Here we have PWM Pin 11 connected to red, Pin 10 connected to blue and Pin 9 connected green. We can start to set our code up with some variables to track this, as well as a starting value for each pin.

// LED values - starting values between 0 and 255
int redValue = 254;
int greenValue = 1;
int blueValue = 127;

// Direction to cycle - 1 moves the colour forwards, -1 backwards
int redDir = -1;
int greenDir = 1;
int blueDir = -1;

// Pins
const int redPin = 11;
const int greenPin = 10;
const int bluePin = 9;

void setup() {

}

void loop() {

}

Like our Blink example, we need to tell the code that we’re using our LED pins as outputs:

void setup() {
  pinMode(redPin, OUTPUT);
  pinMode(bluePin, OUTPUT);
  pinMode(greenPin, OUTPUT);
}

For our loop we’ll cycle through loads of colours by incrementing the value of each LED pin. When we get to the end of the range we’ll flip the direction and keep going.

void loop() {
  // Set the value of R, G and B through the pins
  analogWrite(redPin, redValue);
  analogWrite(greenPin, greenValue);
  analogWrite(bluePin, blueValue);

  // change the values of the LEDs
  redValue = redValue + redDir;
  greenValue = greenValue + greenDir;
  blueValue = blueValue + blueDir;

  // for each color, change direction if
  // you reached 0 or 255
  if (redValue >= 255 || redValue <= 0) {
    redDir = redDir * -1;
  }
  if (greenValue >= 255 || greenValue <= 0) {
    greenDir = greenDir * -1;
  }
  if (blueValue >= 255 || blueValue <= 0) {
    blueDir = blueDir * -1;
  }

  // slight delay so it doesn't rotate color too quickly
  delay(10);
}

Upload that to your Arduino and should hopefully have similar results to this:

Next up

Next I’ll try to get to grips with the shift registers to give me more LED outputs.
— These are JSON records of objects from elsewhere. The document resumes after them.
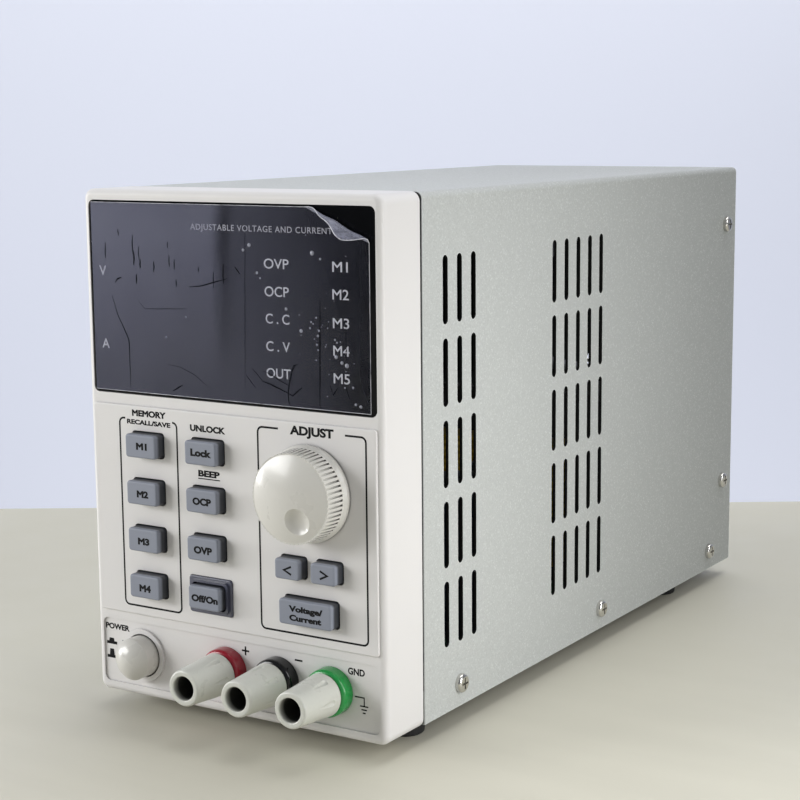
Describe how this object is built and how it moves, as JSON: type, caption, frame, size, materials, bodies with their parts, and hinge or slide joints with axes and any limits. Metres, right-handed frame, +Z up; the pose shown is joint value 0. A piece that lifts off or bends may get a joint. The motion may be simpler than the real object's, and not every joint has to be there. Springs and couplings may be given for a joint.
{
  "type": "bench power supply",
  "caption": "Compact bench power supply: slotted steel case, keyed front panel with smoked display, adjust knob, power button and binding posts.",
  "frame": {"origin": "bottom centre of the bounding box, on the bench under the feet", "axes": "+X to the right seen from the front, +Y from the front panel to the rear, +Z up"},
  "size_m": [0.1138, 0.2828, 0.1655],
  "materials": {
    "bezel_plastic": "fine matt moulding, warm off-white",
    "cover_paint": "fine-texture powder coat, pale grey-green",
    "chassis_zinc": "zinc plated sheet",
    "screw_steel": "bright nickel plate",
    "zinc_screw": "zinc plate",
    "foot_rubber": "matt black",
    "lens_smoke": "polished, near black",
    "film_clear": "hazy, scratched film",
    "board_green": "solder resist",
    "digit_black": "display module",
    "led_clear": "diffused indicator",
    "switch_black": "moulded",
    "key_grey": "blue-grey moulding, soft sheen",
    "frame_slate": "glossy slate",
    "knob_ivory": "glossy ivory",
    "shaft_alloy": "turned",
    "rod_plastic": "moulded",
    "post_brass": "turned brass",
    "nut_steel": "nickel plate",
    "collar_red": "glossy red",
    "collar_black": "glossy black",
    "collar_green": "glossy green",
    "sleeve_grey": "semi-gloss pale grey",
    "can_sleeve": "shrink sleeve",
    "epoxy_black": "moulded epoxy",
    "heatsink_alloy": "black anodised extrusion",
    "core_iron": "varnished laminations",
    "coil_tape": "yellow winding tape",
    "wire_mixed": "insulated leads",
    "fan_black": "moulded black",
    "guard_chrome": "bright wire",
    "inlet_black": "moulded black",
    "fuse_glass": "glass tube, plated caps",
    "selector_red": "moulded red"
  },
  "bodies": {
    "enclosure": {"front_bezel": "bezel_plastic", "cover": "cover_paint", "base_chassis": "chassis_zinc", "rear_panel": "cover_paint", "cover_screws": "screw_steel", "chassis_screws": "zinc_screw", "feet": "foot_rubber", "display_lens": "lens_smoke", "display_film": "film_clear", "front_board": "board_green", "digit_displays": "digit_black", "indicator_leds": "led_clear", "tact_switches": "switch_black", "output_key_frame": "frame_slate", "encoder_body": "chassis_zinc", "power_switch": "switch_black", "post_studs": "post_brass", "post_nuts": "nut_steel", "main_board": "board_green", "filter_capacitors": "can_sleeve", "bridge_rectifier": "epoxy_black", "heatsink": "heatsink_alloy", "pass_transistors": "epoxy_black", "transformer_core": "core_iron", "transformer_coil": "coil_tape", "transformer_clamp": "chassis_zinc", "wiring": "wire_mixed", "fan_frame": "fan_black", "fan_guard": "guard_chrome", "fan_screws": "screw_steel", "mains_inlet": "inlet_black", "voltage_selector": "inlet_black", "post_collar_red": "collar_red", "post_collar_black": "collar_black", "post_collar_green": "collar_green"},
    "key_memory_1": {"key_memory_1": "key_grey"},
    "key_memory_2": {"key_memory_2": "key_grey"},
    "key_memory_3": {"key_memory_3": "key_grey"},
    "key_memory_4": {"key_memory_4": "key_grey"},
    "key_lock": {"key_lock": "key_grey"},
    "key_current_limit": {"key_current_limit": "key_grey"},
    "key_voltage_limit": {"key_voltage_limit": "key_grey"},
    "key_output": {"key_output": "key_grey"},
    "key_digit_left": {"key_digit_left": "key_grey"},
    "key_digit_right": {"key_digit_right": "key_grey"},
    "key_volt_amp": {"key_volt_amp": "key_grey"},
    "knob": {"adjust_knob": "knob_ivory", "encoder_shaft": "shaft_alloy"},
    "power_plunger": {"power_button": "knob_ivory", "power_push_rod": "rod_plastic"},
    "post_carrier_red": {"post_insert_red": "post_brass"},
    "post_grip_red": {"post_sleeve_red": "sleeve_grey"},
    "post_carrier_black": {"post_insert_black": "post_brass"},
    "post_grip_black": {"post_sleeve_black": "sleeve_grey"},
    "post_carrier_green": {"post_insert_green": "post_brass"},
    "post_grip_green": {"post_sleeve_green": "sleeve_grey"},
    "rotor": {"fan_rotor": "fan_black"},
    "selector": {"selector_slider": "selector_red"},
    "drawer": {"fuse_drawer": "inlet_black", "mains_fuse": "fuse_glass"}
  },
  "joints": [
    {"name": "key_memory_1_press", "type": "slide", "parent": "enclosure", "child": "key_memory_1", "axis": [0, 1, 0], "range_m": [0, 0.0006], "stiffness_N_per_m": 400},
    {"name": "key_memory_2_press", "type": "slide", "parent": "enclosure", "child": "key_memory_2", "axis": [0, 1, 0], "range_m": [0, 0.0006], "stiffness_N_per_m": 400},
    {"name": "key_memory_3_press", "type": "slide", "parent": "enclosure", "child": "key_memory_3", "axis": [0, 1, 0], "range_m": [0, 0.0006], "stiffness_N_per_m": 400},
    {"name": "key_memory_4_press", "type": "slide", "parent": "enclosure", "child": "key_memory_4", "axis": [0, 1, 0], "range_m": [0, 0.0006], "stiffness_N_per_m": 400},
    {"name": "key_lock_press", "type": "slide", "parent": "enclosure", "child": "key_lock", "axis": [0, 1, 0], "range_m": [0, 0.0006], "stiffness_N_per_m": 400},
    {"name": "key_current_limit_press", "type": "slide", "parent": "enclosure", "child": "key_current_limit", "axis": [0, 1, 0], "range_m": [0, 0.0006], "stiffness_N_per_m": 400},
    {"name": "key_voltage_limit_press", "type": "slide", "parent": "enclosure", "child": "key_voltage_limit", "axis": [0, 1, 0], "range_m": [0, 0.0006], "stiffness_N_per_m": 400},
    {"name": "key_output_press", "type": "slide", "parent": "enclosure", "child": "key_output", "axis": [0, 1, 0], "range_m": [0, 0.0006], "stiffness_N_per_m": 400},
    {"name": "key_digit_left_press", "type": "slide", "parent": "enclosure", "child": "key_digit_left", "axis": [0, 1, 0], "range_m": [0, 0.0006], "stiffness_N_per_m": 400},
    {"name": "key_digit_right_press", "type": "slide", "parent": "enclosure", "child": "key_digit_right", "axis": [0, 1, 0], "range_m": [0, 0.0006], "stiffness_N_per_m": 400},
    {"name": "key_volt_amp_press", "type": "slide", "parent": "enclosure", "child": "key_volt_amp", "axis": [0, 1, 0], "range_m": [0, 0.0006], "stiffness_N_per_m": 400},
    {"name": "knob_turn", "type": "hinge", "parent": "enclosure", "child": "knob", "pos_m": [0.0294, -0.12035, 0.0784], "axis": [0, 1, 0], "continuous": true},
    {"name": "power_press", "type": "slide", "parent": "enclosure", "child": "power_plunger", "axis": [0, 1, 0], "range_m": [0, 0.004]},
    {"name": "post_advance_red", "type": "slide", "parent": "enclosure", "child": "post_carrier_red", "axis": [0, -1, 0], "range_m": [0, 0.004]},
    {"name": "post_turn_red", "type": "hinge", "parent": "post_carrier_red", "child": "post_grip_red", "pos_m": [-0.0033, -0.12035, 0.0194], "axis": [0, -1, 0], "range_deg": [0, 1440]},
    {"name": "post_advance_black", "type": "slide", "parent": "enclosure", "child": "post_carrier_black", "axis": [0, -1, 0], "range_m": [0, 0.004]},
    {"name": "post_turn_black", "type": "hinge", "parent": "post_carrier_black", "child": "post_grip_black", "pos_m": [0.0162, -0.12035, 0.0194], "axis": [0, -1, 0], "range_deg": [0, 1440]},
    {"name": "post_advance_green", "type": "slide", "parent": "enclosure", "child": "post_carrier_green", "axis": [0, -1, 0], "range_m": [0, 0.004]},
    {"name": "post_turn_green", "type": "hinge", "parent": "post_carrier_green", "child": "post_grip_green", "pos_m": [0.0356, -0.12035, 0.0194], "axis": [0, -1, 0], "range_deg": [0, 1440]},
    {"name": "fan_spin", "type": "hinge", "parent": "enclosure", "child": "rotor", "pos_m": [0, 0.12465, 0.1193], "axis": [0, 1, 0], "continuous": true},
    {"name": "selector_slide", "type": "slide", "parent": "enclosure", "child": "selector", "axis": [1, 0, 0], "range_m": [0, 0.005]},
    {"name": "fuse_drawer_slide", "type": "slide", "parent": "enclosure", "child": "drawer", "axis": [0, 1, 0], "range_m": [0, 0.022]}
  ],
  "couplings": [
    {"joint": "post_turn_red", "follows": "post_advance_red", "rad_per_m": 6283.2},
    {"joint": "post_turn_black", "follows": "post_advance_black", "rad_per_m": 6283.2},
    {"joint": "post_turn_green", "follows": "post_advance_green", "rad_per_m": 6283.2}
  ]
}
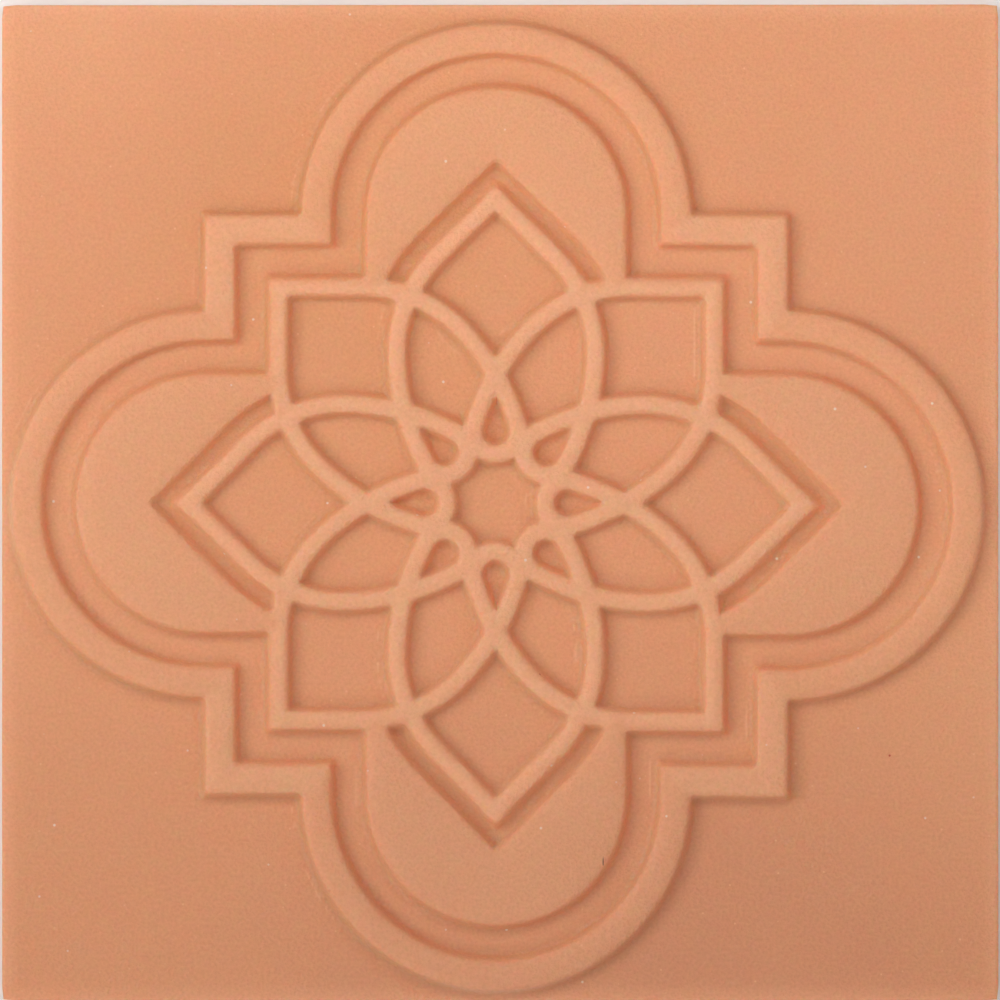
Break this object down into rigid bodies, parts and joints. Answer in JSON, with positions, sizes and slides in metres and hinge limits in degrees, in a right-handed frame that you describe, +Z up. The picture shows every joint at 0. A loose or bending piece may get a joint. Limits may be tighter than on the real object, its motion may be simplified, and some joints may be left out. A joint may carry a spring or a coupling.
{
  "type": "clay texture sheet",
  "caption": "Square slab of polymer clay whose face carries a raised geometric ornament, an interlaced rosette in a barbed quatrefoil frame; flat underside to rest on.",
  "frame": {"origin": "middle of the flat underside of the slab", "axes": "+Z up out of the ornamented face, +Y towards the edge that is at the top of the picture, +X towards the edge on its right"},
  "size_m": [0.09, 0.09, 0.0045],
  "materials": {
    "clay": "baked polymer clay, unglazed, satin matt, peach"
  },
  "bodies": {
    "root": {"clay_sheet": "clay"}
  },
  "joints": []
}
I’ll also look into how I can trigger light effects in a non-blocking way so that the Arduino can trigger multiple things at the same time – a magic spell during a thunderstorm, for example. This will all start to give me an idea as to how to structure my project code before I start to delve into building the features I’d like in my diorama.